"He is before all things, and in Him all things hold together." ~ Colossians 1:17

Thursday 1 March 2018

The Purpose of Mystery: Letting the Bible Read Us

Theologically conservative Christians often give the impression that the Bible is completely uncontroversial, that the entirety of its truth can be unambiguously comprehended. At the extreme, the Christian faith is reduced to a list of unequivocal, categorical doctrines - accept them and you're in, doubt them and you're out. It may seem strange, then, that I've learned more from such folk about the mystery of the Bible than I have from anyone else.

The resolution of this paradox, I think, lies in the conservative approach to scripture. Whereas liberal believers are disposed to conflate mystery with relative truth, using it as a license to stray into erroneous territory, the conservative approach demands Biblical precision. By the same token however, if you really take the Bible seriously, you are confronted inescapably with mystery. The result is a difficult, beautiful, and authentic tension whereby we accept the Word as both inerrant and enigmatic.

To be sure, theological conservatives are inclined to sidestep this tension with apologetic acrobatics. While there is certainly a place for this kind of philosophy - as rational beings, we do have an urge to resolve conundrums, and as believers, we are called to defend to our faith against worldly argumentation (e.g. 1 Peter 3:15) - I would suggest it suffers from two inherent weaknesses.

Firstly, there are some mysteries that are explicitly identified as such in the Bible, and therefore cannot be 'explained away'. Considering the conservative fixation with systematic eschatology, perhaps the most pertinent example is found in Acts 1:7, where Jesus tells the apostles: "It is not for you to know times or seasons that the Father has fixed by His own authority." In Matthew 24:36 (emphasis added), he goes further, relating to His disciples: "But concerning that day and hour no one knows, not even the angels of heaven, nor the Son, but the Father only." A significant amount of scripture is dedicated to the "day and hour" and "times and seasons" in question - namely, Jesus' own return - and yet we are told in no uncertain terms that it is essentially inscrutable!
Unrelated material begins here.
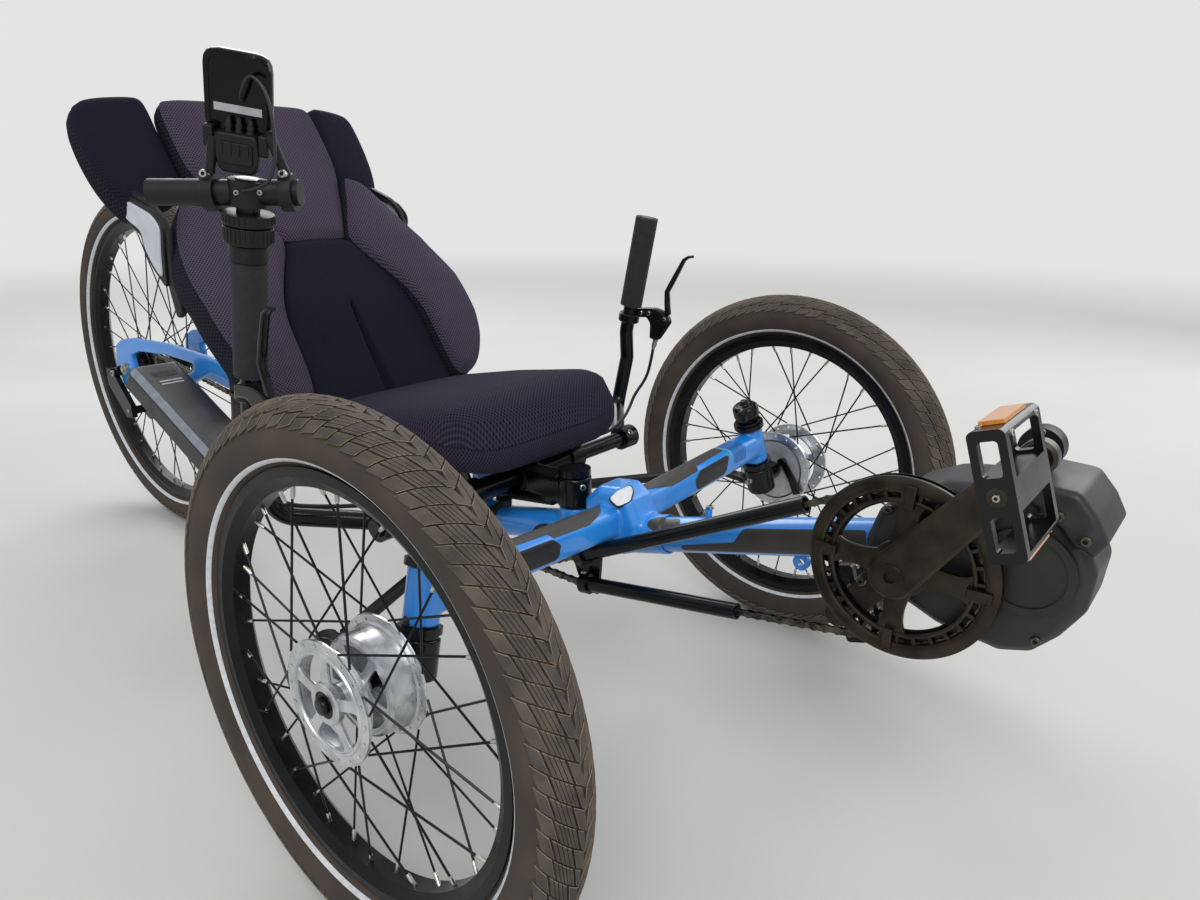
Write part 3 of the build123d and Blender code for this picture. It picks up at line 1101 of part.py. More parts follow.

Secondly, even when there is a way to escape a mystery, it might not behoove us to do so. The presence of mystery raises the question of why it is there in the first place; if we truly believe that all scripture is "God-breathed and useful" (2 Timothy 3:16), we must believe that inconvenient, incongruous, and seemingly incomprehensible scriptures are there for a reason other than to be 'explained away'. As I have suggested elsewhere, such passages can reveal higher truths, expose false dichotomies, and speak to the paradoxical nature of our day-to-day experience - precisely thanks to their mysteriousness.

The parables of Jesus are an especially relevant example. One would expect a parable to be used in order to make a truth easier to understand, yet Jesus tells us that their purpose is to conceal the truth, to ensure that only those who truly seek the truth will find it (e.g. Matthew 13:11-13). To truly seek the truth requires faith - faith to subject our beliefs, including our theology, to the scrutiny of scripture. This in turn requires humility, since we must never be so haughty to claim that we 'already know' what the Bible says. Only then can we 'let the Bible read us', as my theologically conservative pastor used to say.

Psychologists, philosophers, literary critics, and sociologists would tell you that this is impossible: not only do we have unconscious biases, they would aver, but meaning is itself subjective, a matter of a perspective and interpretation. Impossible for man, certainly; but certainly not for God (Luke 18:27; Colossians 1:17; cf. 1 Peter 1:20-21), whose Spirit we have received. With the Spirit, we can know the unknowable; but that requires us to set aside our earthly mode of understanding and accept that spiritual wisdom is "hidden in a mystery" (1 Corinthians 2:10-16). I, for one, am grateful that it is.